9. Never “reply to all” unless they all really need to know. The bigger the company, the bigger the CYA factor. People hate to make decisions without “consensus,” so they feel they must include other people in the email thread. The result is that managers can spend half their email time opening and scanning emails that are “fyi” only, and don’t require any action on their part. While this does keep them in the loop, I estimate that at least 70% of those emails shouldn’t have landed in their inboxes in the first place. In smaller companies, the company founder often sends “interesting” emails around to “everyone” without realizing how much he’s disrupting their day. These emails are usually articles that resonated with the boss, but won’t mean as much to the employees – and may even make them come to the wrong conclusion, which brings me to the last Golden Rule.
10. Think about the real message they’ll get, before you send the message you think you’re sending. Let’s say a company owner has just read an article about how one company merged with another, and managed to handle the merger successfully using particular work processes. The boss likes those processes. So he sends out the email with a subject line “Interesting article about X/Y merger” – thinking the employees will find the same work processes interesting.

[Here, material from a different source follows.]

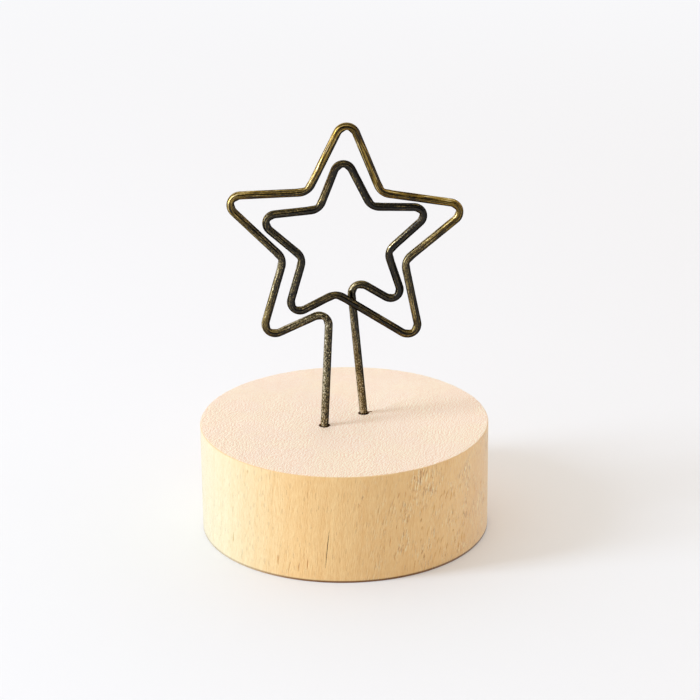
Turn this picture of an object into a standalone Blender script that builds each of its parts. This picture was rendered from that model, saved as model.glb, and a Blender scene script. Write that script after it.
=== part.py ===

The employees get it and start wondering out loud, to each other, “Are we going to merge with another company?”
When the CEO sneezes, the whole company gets pneumonia. As the leader of your company, with lots of people looking to you for leadership, everything you say – every expression, every reaction, every offhand comment – is magnified and can be easily misconstrued. The best managers – via email or just in general – understand this, accept it, and behave accordingly. They are, in a word, careful. It’s easy to shoot your mouth off when you’re the boss, because you have an ever-present attentive audience. But it’s a terrible, revenue-slowing practice, whether you do it verbally or via email.
Email is one of the most efficient vehicles for getting work done. Use it well and you will far exceed the efficiency of your competitors.